Mit diesen Worten beginnt ein Buch zur Rolle des Pfarrers, liebe Gemeinde. Sein Titel lautet: Der Pfarrer ist anders. Es ist schon vor 20 Jahren erschienen. Aber der Pfarrer ist noch immer anders. Er oder längst auch sie ist bestenfalls in noch größerem Maße anders geworden. Auch der Pfarrer, um dessen Wahl es heute geht, ist noch einmal anders als die Pfarrerin, der er nachfolgen soll.

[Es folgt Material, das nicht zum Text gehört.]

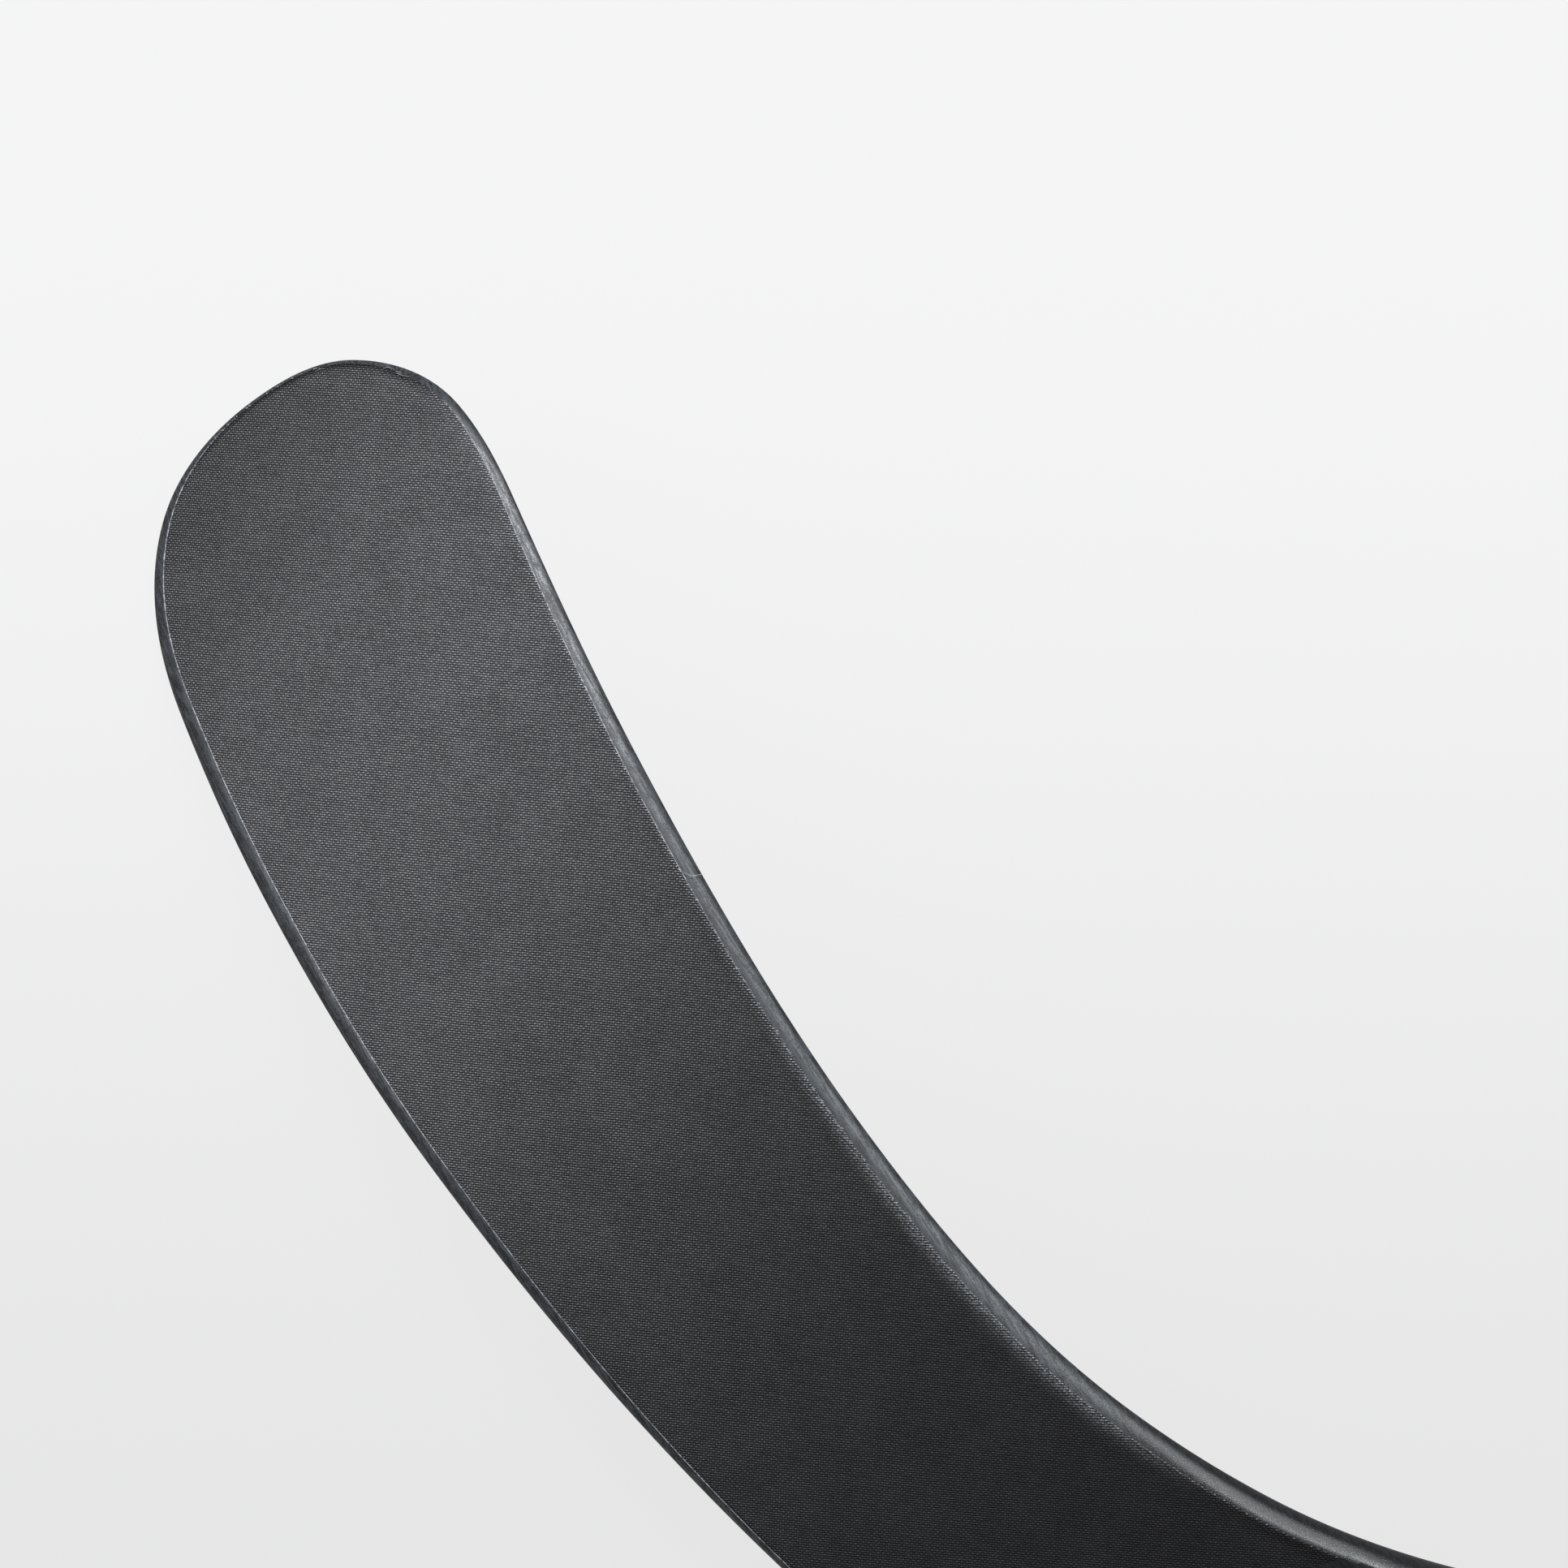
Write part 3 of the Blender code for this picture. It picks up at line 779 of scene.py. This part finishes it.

Eine Pfarrwahl ist ganz zentrale Entscheidung im Leben einer Gemeinde. Denn sie entscheiden mit der Wahl eines Pfarrers oder einer Pfarrerin immer über mehr als nur eine Person. Immer ist zugleich auch eine Grundsatzentscheidung über die Zukunft einer Gemeinde im Spiel Was wollen wir beibehalten? In welche Richtung wollen wir uns neu aufmachen? Welche Aufgaben neu übernehmen? Und was stattdessen womöglich künftig sein lassen.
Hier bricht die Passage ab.